PhD students do indeed get free health care (Blue Cross Blue Shield at state schools, incredibly good health care) and paid vacation (you're salaried so you just make up the work later). It's quite easy to find good (non-pizza) free food as well.
Technically not free, the cost of health care come out of my fellowship before I got paid. Also, I only got paid for 20 hrs per week of work but I worked closer to 80, so no I did not get vactions other than winter and spring break. Let me know where non-pizza free food is, because I cannot find it.
It really depends on the fellowship that you're getting. My original fellowship was sponsored by the state and it didn't come with health care, per state law. I'm currently working as an RA and getting free health care. I think most state schools give you free health care as a TA/RA.
If you're working at a real job, then you don't get winter and spring break off. So yes, those count as break (even though I worked on research throughout both)!
As for non-pizza free food, check out my blog, in which I keep track of all the free food that I've eaten: utfreefood.tumblr.com
They also can get pseudo free vacations when they go to a conference that the prof pays for.
This is why conferences in Europe, Asia, South America, etc. are very popular :)
You can pay football players like we pay PhD's for those players who graduate and comeback to help the team.
Oh, wait, we already do. They are called coaches.
PhD's and football players are not the same. PhD's work is directly transferrable to business world where they would get paid for the same work. It does not matter how obscure the work is, if they are getting stipend and grants, their work has been recognized to be valuable.
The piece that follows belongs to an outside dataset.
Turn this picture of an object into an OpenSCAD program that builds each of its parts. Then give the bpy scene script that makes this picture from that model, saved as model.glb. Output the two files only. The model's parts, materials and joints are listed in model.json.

99% of the football players are not pro-worthy and will never get paid for playing football once they graduate. It is not deemed worth anything to anyone. So, why should colleges pay for that?
From my understanding, 99% of PhD students in non-technical fields are not professor-worthy and will never get paid for Ancient Greek Literature once they graduate. It's not deemed to be worth anything to anyone. So, why should colleges pay for that?
Building on what I said, here is proof:
"Putting issues of student abilities aside, the growing disconnect between labor market realities and the propaganda of higher-education apologists is causing more and more people to graduate and take menial jobs or no job at all. This is even true at the doctoral and professional level—there are 5,057 janitors in the U.S. with Ph.D.’s, other doctorates, or professional degrees."